There's the Chinese saying "Heaven is high, and the emperor is far away". The idea being that low level bureaucrats are actually the ones running the show. Effectively, that's where China and the CCP sit today.
However, that has similar issues to the ones I described above. Top down mandates, the low level feigns to appease them, but marginal progress is actually made. Instead of expanding the timelines as I spoke about, in the CCP(/Soviet) case, the actual accomplishments are made up to keep "going forward". Think of all the ineffective building done to meet bullshit quotas in the China currently. It harkens back to the Soviet era.
This is identical to the idea of small scale teams working on systems they completely understand and own. This is where you have the most productive teams and it is the same in terms of bureaucracy. And the job of an architect is not to create "a beautiful system", but to lower the complexity of the overall system.
I think the topic of complexity and large systems is one of the defining ones of our time. Similar to entropy, you start with a low-state system where you can generate energy from putting entropy into the system. But with a higher state of entropy, your energy gains decrease.
We act like you can just pure more and more onto the same pile, but eventually, everything stagnates. And only collapse can create a blank slate.
It seems like the real problem is finding a way to address that.
We've seen this play out over and over. Take something like building and zoning codes. They start out doing something worthwhile, like requiring fire exits. But soon you have a bureaucracy micromanaging everything, imposing minimum parking requirements even on a building sitting on top of a subway stop, imposing minimum lot sizes or density restrictions, requiring unnecessarily costly or labor-intensive construction methods at the behest of device makers or trade unions, etc.
What you need is a mechanism, something like checks and balances or a challenge process that allows any rule to be repealed if it doesn't still have enough votes to pass in every branch, to inhibit that process of ossification and corruption and clear out the cruft accumulated by its past operation.
The issue is that it's not perfect, and it's never going to be perfect, so you're occasionally going to have things get past the gauntlet and make it into law when they shouldn't. And over time those things accumulate.

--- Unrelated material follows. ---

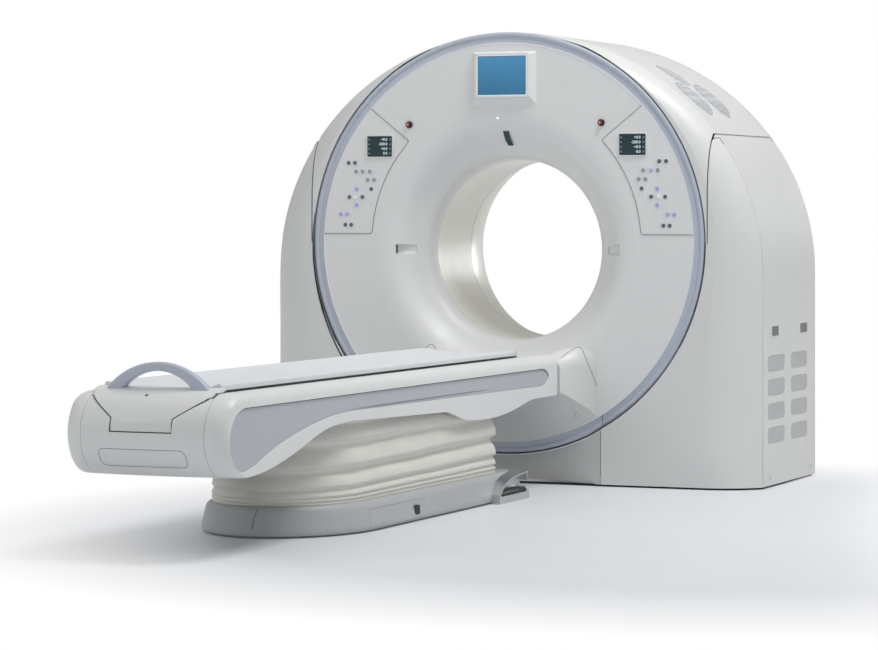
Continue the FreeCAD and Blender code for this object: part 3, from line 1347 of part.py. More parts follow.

So what you need is a functioning process for clearing out the cruft even once it's already there. Something like, make it much easier to repeal rules than enact them.
I agree in the sense that some way of "caretaking" is absolutely necessary. Like in a badly maintained IT-system, many managers think you can just keep piling stuff ontop of the old system and you can just happily going forward forever. But of course that is a terrible misunderstanding.
In an IT-system, you either restart from scratch or start a refactor. I think these are the only options here either. This needs talent and money, something the public services have been massively drained of. You can't make a system more lean and efficient by cutting costs, you mot make investments. If you involve Civil Servants, they will tell you exactly what kind of issues they are facing each day processing official documents.
Ideally, you'd start a digital transformation of public services and also streamline the legal cruft at the same time. But the problem is that much of this "cruft" is there on purpose because somebody profits. Such as the impossible Zoning Rules in California to prohibit any additional housing space... because that would make housing more affordable and lower their prices.
Ergo, the idea that the market handles their duties more efficiently is a lie. It has nothing to do with corporate vs state owned enterprise, but a matter of complexity.
Sadly culture in the US is diluted into believing that profit motive is a silver bullet that fixes all problems. And many are raised in religions that teach one to deny critical thinking, embrace appeals to authority, and love confirmation bias.
The tempting efficiency of infant capitalism was its decentralized and small scale structure. You can’t govern a country top-down, and letting the people at the bottom do their own work is most efficient.
But now some companies are larger than most countries and we are back to where we started… but without transparency and democratic regulations.
I think we need better ways to deal with large systems and complexity.